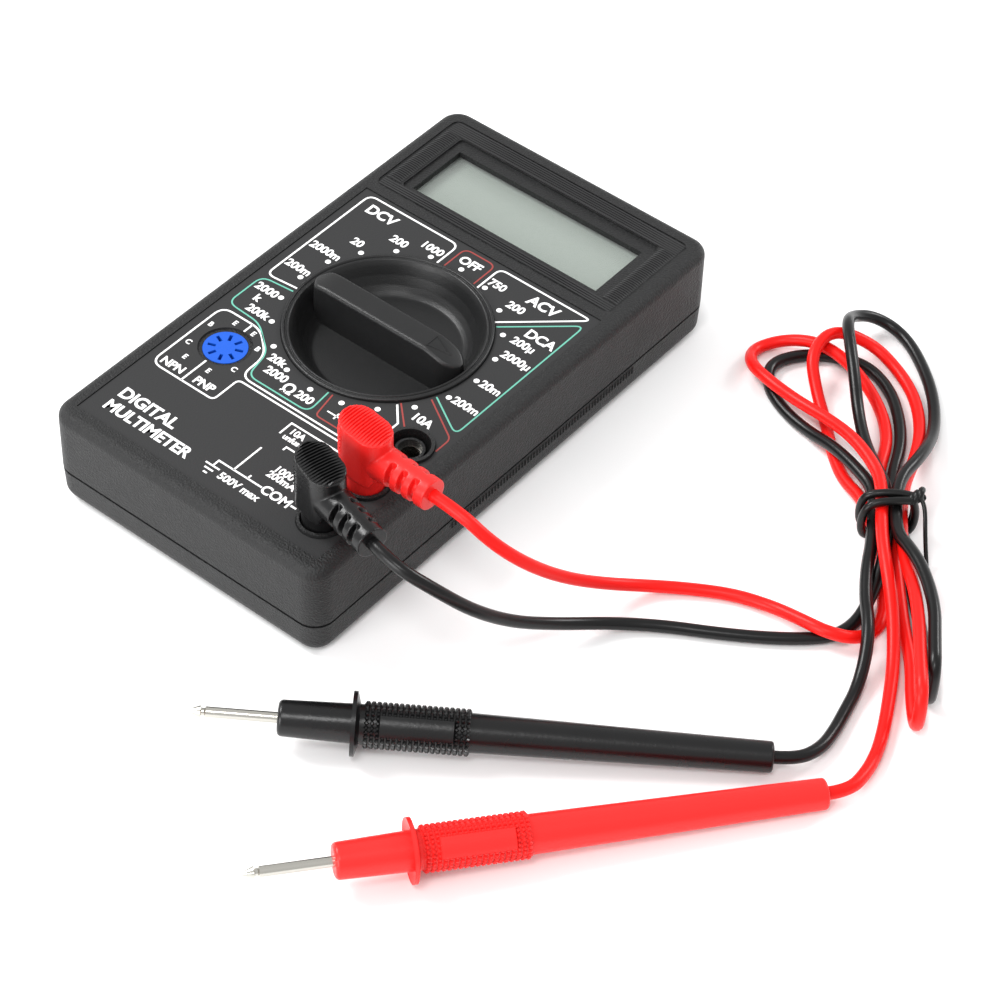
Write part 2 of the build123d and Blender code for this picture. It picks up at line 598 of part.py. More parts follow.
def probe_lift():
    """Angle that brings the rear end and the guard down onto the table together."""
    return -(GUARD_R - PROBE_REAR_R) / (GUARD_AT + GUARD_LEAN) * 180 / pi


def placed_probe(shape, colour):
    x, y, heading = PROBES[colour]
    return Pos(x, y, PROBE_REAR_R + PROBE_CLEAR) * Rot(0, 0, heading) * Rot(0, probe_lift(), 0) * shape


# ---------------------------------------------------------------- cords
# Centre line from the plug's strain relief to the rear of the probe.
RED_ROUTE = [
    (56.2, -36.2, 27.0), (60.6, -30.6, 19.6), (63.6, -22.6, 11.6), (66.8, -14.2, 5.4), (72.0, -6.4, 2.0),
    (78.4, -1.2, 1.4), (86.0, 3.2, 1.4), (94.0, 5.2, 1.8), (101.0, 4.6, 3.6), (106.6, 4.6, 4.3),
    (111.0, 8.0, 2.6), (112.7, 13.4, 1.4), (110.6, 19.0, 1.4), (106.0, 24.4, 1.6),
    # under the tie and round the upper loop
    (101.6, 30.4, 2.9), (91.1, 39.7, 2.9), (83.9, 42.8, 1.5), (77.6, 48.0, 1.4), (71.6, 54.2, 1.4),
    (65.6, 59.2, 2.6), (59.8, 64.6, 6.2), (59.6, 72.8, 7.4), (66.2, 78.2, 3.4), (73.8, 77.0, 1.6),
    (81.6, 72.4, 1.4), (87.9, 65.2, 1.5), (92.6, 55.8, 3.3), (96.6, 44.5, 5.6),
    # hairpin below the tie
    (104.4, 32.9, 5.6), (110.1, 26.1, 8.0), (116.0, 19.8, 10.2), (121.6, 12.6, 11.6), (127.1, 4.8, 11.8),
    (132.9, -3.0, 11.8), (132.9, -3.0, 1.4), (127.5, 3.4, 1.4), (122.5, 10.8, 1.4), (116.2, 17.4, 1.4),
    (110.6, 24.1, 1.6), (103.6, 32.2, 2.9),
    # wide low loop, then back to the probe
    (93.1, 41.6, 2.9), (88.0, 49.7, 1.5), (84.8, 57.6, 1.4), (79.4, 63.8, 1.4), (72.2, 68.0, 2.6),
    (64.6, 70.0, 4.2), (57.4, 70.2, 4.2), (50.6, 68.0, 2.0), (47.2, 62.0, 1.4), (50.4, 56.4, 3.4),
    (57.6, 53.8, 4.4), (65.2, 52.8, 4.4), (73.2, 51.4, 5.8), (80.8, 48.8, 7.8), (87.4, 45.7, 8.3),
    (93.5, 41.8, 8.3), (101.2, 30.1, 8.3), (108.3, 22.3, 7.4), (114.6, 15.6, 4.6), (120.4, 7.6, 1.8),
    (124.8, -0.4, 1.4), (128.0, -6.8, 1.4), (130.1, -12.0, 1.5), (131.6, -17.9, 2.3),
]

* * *

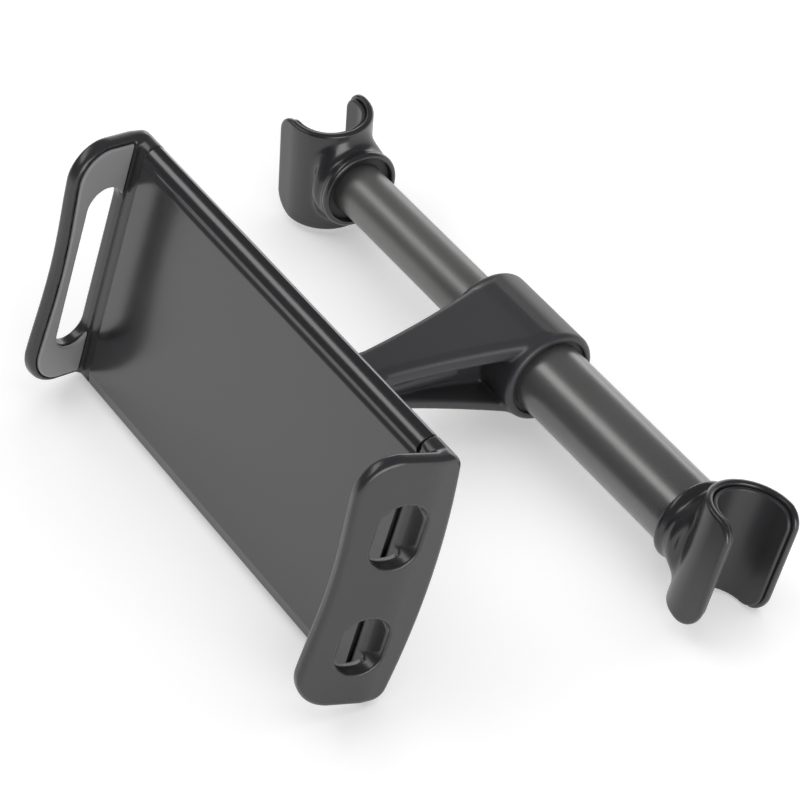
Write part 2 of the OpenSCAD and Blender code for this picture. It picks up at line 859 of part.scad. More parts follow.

# WHAT YOU ARE ASKED TO DO:
Reproduce verbatim the lines above, from the line with "Write part 2 of the build123d" through the line with "return -(GUARD_R - PROBE_REAR_R)".

# SOLVED PROBLEM:
Write part 2 of the build123d and Blender code for this picture. It picks up at line 598 of part.py. More parts follow.
def probe_lift():
    """Angle that brings the rear end and the guard down onto the table together."""
    return -(GUARD_R - PROBE_REAR_R) / (GUARD_AT + GUARD_LEAN) * 180 / pi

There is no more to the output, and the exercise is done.